I agree with this too.. AI is only going to exacerbate the signal to noise problem on the web.
> I think generative AI should be able to provide links to similar source material in the training data

Except these aren't databases, so that's generally not possible, in the same way that it's not possible for your provide links to the source material it took to write your reply. How much learning led to the weights on your neurons that allowed you to generate that? Where did you learn about using italics and it's effect on how the words would be interpreted? Where did you learn the tone that would be appropriate in this particular forum?

> People should be able to opt out of having their content used for training

Okay... but then, if I write a book should I be able to opt out of you being allowed to read it? What conditions should I be able to put on who can read my work? Religion? Skin colour? People that aren't good at memorizing?

Hopefully the idea of putting limits on who can acquire knowledge sounds absurd to you. Why are those same limits okay if they're on 'what' rather than 'who'?

> AI companies are just trying to avoid lawsuits by keeping it secret

Which has created a barrier to further research. Instead of me and Joe being able to collaborate on research and papers using the same datasets, we now hide our training data lest the luddites come to smash the machines because learning is only okay if not done too well.

> Except these aren't databases, so that's generally not possible

Not directly and not in every case, but it IS possible to use embeddings to link to similar material. People are doing it pretty commonly using the RAG approach and Bard is already providing sources, etc. It may not be perfect, but the onus is on the AI companies to figure out how to do it right not just claim helplessness.

> Okay... but then, if I write a book should I be able to opt out of you being allowed to read it? What conditions should I be able to put on who can read my work?

Sites that don't want to appear in search results or have sensitive info they don't want to get into search engines can use the Robots.txt which is as old as the internet. There are many valid reasons to have mechanisms to prevent something from being included in training data, and I would also argue this is a core feature that is necessary to spur adoption by businesses as we've already seen. Otherwise, I am not sure I understand your reasoning.. people can publish websites and opt to have them excluded from search, the same should apply to AI.

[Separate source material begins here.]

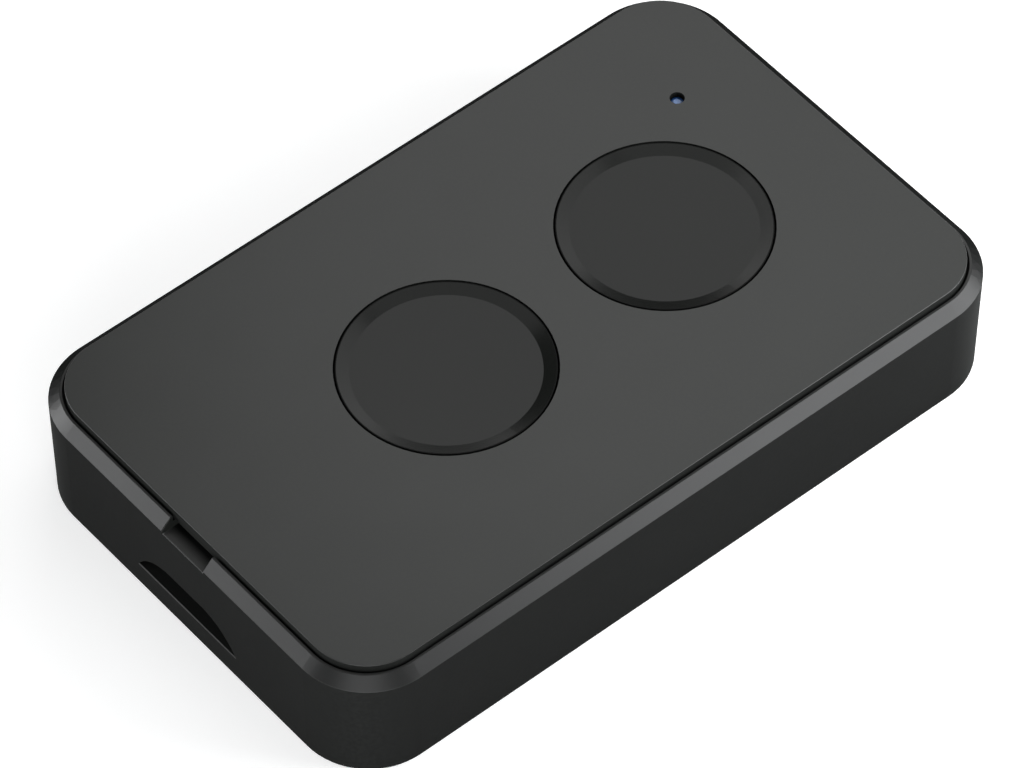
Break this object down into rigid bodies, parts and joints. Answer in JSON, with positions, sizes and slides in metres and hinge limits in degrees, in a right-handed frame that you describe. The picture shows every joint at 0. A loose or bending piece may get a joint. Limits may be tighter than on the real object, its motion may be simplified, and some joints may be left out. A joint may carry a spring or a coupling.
{
  "type": "gate remote control",
  "caption": "Flat rectangular gate remote control with dished round push buttons in an inset cover, a pinhole status light, a pry notch and a lanyard slot in one end.",
  "frame": {"origin": "middle of the flat back, which the object lies on", "axes": "+Z out of the button face, +Y along the length towards the status light, +X across the width"},
  "size_m": [0.036, 0.058, 0.0101],
  "materials": {
    "case_plastic": "fine satin texture, near black",
    "cover_plastic": "smooth satin, near black",
    "button_plastic": "smooth satin, a shade darker than the cover",
    "retainer_plastic": "satin",
    "light_pipe_plastic": "polished blue acrylic",
    "board_laminate": "green solder mask over glass fibre",
    "screw_steel": "zinc plated",
    "switch_plastic": "moulded black",
    "switch_steel": "bright stamped steel",
    "plunger_plastic": "natural moulded plastic",
    "dome_steel": "spring steel",
    "tinned_metal": "tin plated",
    "cell_steel": "nickel plated",
    "seal_plastic": "moulded nylon",
    "contact_metal": "nickel plated spring strip",
    "chip_plastic": "moulded epoxy",
    "crystal_ceramic": "fired ceramic",
    "crystal_metal": "plated lid",
    "led_plastic": "white moulded body",
    "led_resin": "clear blue tinted resin",
    "copper": "etched copper",
    "capacitor_ceramic": "tan ceramic",
    "resistor_film": "black glaze"
  },
  "bodies": {
    "case": {"rear_shell": "case_plastic", "circuit_board": "board_laminate", "board_screws": "screw_steel", "upper_switch_base": "switch_plastic", "lower_switch_base": "switch_plastic", "upper_switch_frame": "switch_steel", "lower_switch_frame": "switch_steel", "upper_switch_dome": "dome_steel", "lower_switch_dome": "dome_steel", "switch_terminals": "tinned_metal", "chip_terminals": "tinned_metal", "microcontroller_leads": "tinned_metal", "radio_chip_leads": "tinned_metal", "cell_can": "cell_steel", "cell_cap": "cell_steel", "cell_seal": "seal_plastic", "battery_clip": "contact_metal", "battery_contact": "contact_metal", "microcontroller": "chip_plastic", "radio_chip": "chip_plastic", "crystal_base": "crystal_ceramic", "crystal_lid": "crystal_metal", "status_led": "led_plastic", "status_led_lens": "led_resin", "loop_antenna": "copper", "capacitors": "capacitor_ceramic", "resistors": "resistor_film"},
    "cover": {"front_cover": "cover_plastic", "button_retainer": "retainer_plastic", "light_pipe": "light_pipe_plastic"},
    "upper_cap": {"upper_button": "button_plastic"},
    "lower_cap": {"lower_button": "button_plastic"},
    "upper_plunger": {"upper_switch_plunger": "plunger_plastic"},
    "lower_plunger": {"lower_switch_plunger": "plunger_plastic"}
  },
  "joints": [
    {"name": "cover_lift", "type": "slide", "parent": "case", "child": "cover", "axis": [0, 0, 1], "range_m": [0, 0.015]},
    {"name": "upper_button_press", "type": "slide", "parent": "cover", "child": "upper_cap", "axis": [0, 0, -1], "range_m": [0, 0.0003], "stiffness_N_per_m": 4000},
    {"name": "upper_plunger_press", "type": "slide", "parent": "case", "child": "upper_plunger", "axis": [0, 0, -1], "range_m": [0, 0.0003], "deforming": ["upper_switch_dome"]},
    {"name": "lower_button_press", "type": "slide", "parent": "cover", "child": "lower_cap", "axis": [0, 0, -1], "range_m": [0, 0.0003], "stiffness_N_per_m": 4000},
    {"name": "lower_plunger_press", "type": "slide", "parent": "case", "child": "lower_plunger", "axis": [0, 0, -1], "range_m": [0, 0.0003], "deforming": ["lower_switch_dome"]}
  ],
  "couplings": [
    {"joint": "upper_plunger_press", "follows": "upper_button_press", "ratio": 1},
    {"joint": "lower_plunger_press", "follows": "lower_button_press", "ratio": 1}
  ]
}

Well said. Extending copyright to control content consumption and learning is a recipe for converting all of our mass media into businesses as abusive and usurious as textbook companies.

This is a power grab by publishers.

No legal precedent has been set as of yet. The "precedent" you describe is the argument AI companies have been using (that training their models on information available on the Internet should be considered "fair use") but whether AI training actually satisfies the four-factor test for fair use remains to be seen.
It's a null question. Training itself is neither publication nor distribution, so copyright can't be relevant at that point. "Fair use" just isn't a concept applicable to training.
Training stores a variation of the source material, which is arguably distribution. And selling the result or selling access to it certainly is. So fair use applies, and hoping a court thinks the process is transformative to count as fair use. Given original material can be spat out, my money is on a court thinking this is about as transformative as a compression algorithm.
Selling the result is where it's on dodgy ground. I disagree about storage though.
Exactly. Framing reading as fair use is a huge and dangerous expansion of copyright.
Storing copyright content itself can sometimes be illegal - like ripping a Bluray. What if these frames are now stored on their servers and go into the training dataset?
The illegal bit of ripping a Blu-ray is circumventing the copy protection, not the storage. At least, that's how I've always understood the effect of the DMCA on the situation.
The ability to provide a reference to the source is the crucial difference here.

I agree that it should be possible to implement that for generative AI, although the training may become significantly more expensive in order to maintain that information, and the AI companies have little interest in doing so. They’ll probably rather try to heuristically assess possible copyright issues after the fact in a post-processing step.

The more interesting question is if copyright holders can claim unauthorized use of their works beyond the case of near-verbatim reproduction, because the works collectively inform the AI in a more general manner.

> They’ll

What if I asked you to list all our source material that led you to use that particular contraction. Heuristics will not do, you must list each.

Can you do it? Do you believe AI should.

> I agree that it should be possible to implement

Those exact words appear in another forum post from 2006:

https://discourse.igniterealtime.org/t/cm-3beta-compression-...

Should you have quoted that as a source for your reply? What if we knew you'd read that post back in 2006, affecting your neurons, then should you?

It might not be too hard to imagine a simple case of a specific topic where you might have some more prominent sources, but even in those cases I believe if you think it through you'll find there was a ton of other sources that led to the weights that allowed you to 'know' the topic.

I believe they should be able to, to the degree that their output can constitute copyright infringement. Obviously, the fewer sources from the training data a given output matches, and the longer the match, the more relevant it is, and the easier it should be. I believe it should be feasible exactly because of that correlation. The examples you present are largely irrelevant to the problem, because they are largely irrelevant to the citing of sources for copyright reasons.
>> Those exact words appear in another forum post from 2006. Should you have quoted that as a source for your reply? What if we knew you'd read that post back in 2006, affecting your neurons, then should you?

> I believe they should be able to, to the degree that their output can constitute copyright infringement.

But not you? The inference behind the AI-violates-copyright movement is that machine obligations should be brought to a parity with our obligations - that AI and you be fully subject to the same copyright overlordship.

I would independently agree that having AI divulge sources could be a good thing.

I do not agree with this attempt to twist copyright into yet another misshapen hammer, so copyright holders can bludgeon out some result they want.

Wonder. Do Cliff Notes have to pay royalties to the underlying material?

Cliff Notes contain quotes, and citations.

Does the cliff note company, when producing Cliff Notes for "Into The Wild", pay royalties to the publisher?

For that matter, does any paper, article, etc.. that may contain a quote from another, have to pay royalties to the source of the quotes?

Cliff’s Notes has a strong fair use claim, because they offer basic criticism and surface-level commentary alongside their summaries.
They also, arguably, add value to the books themselves.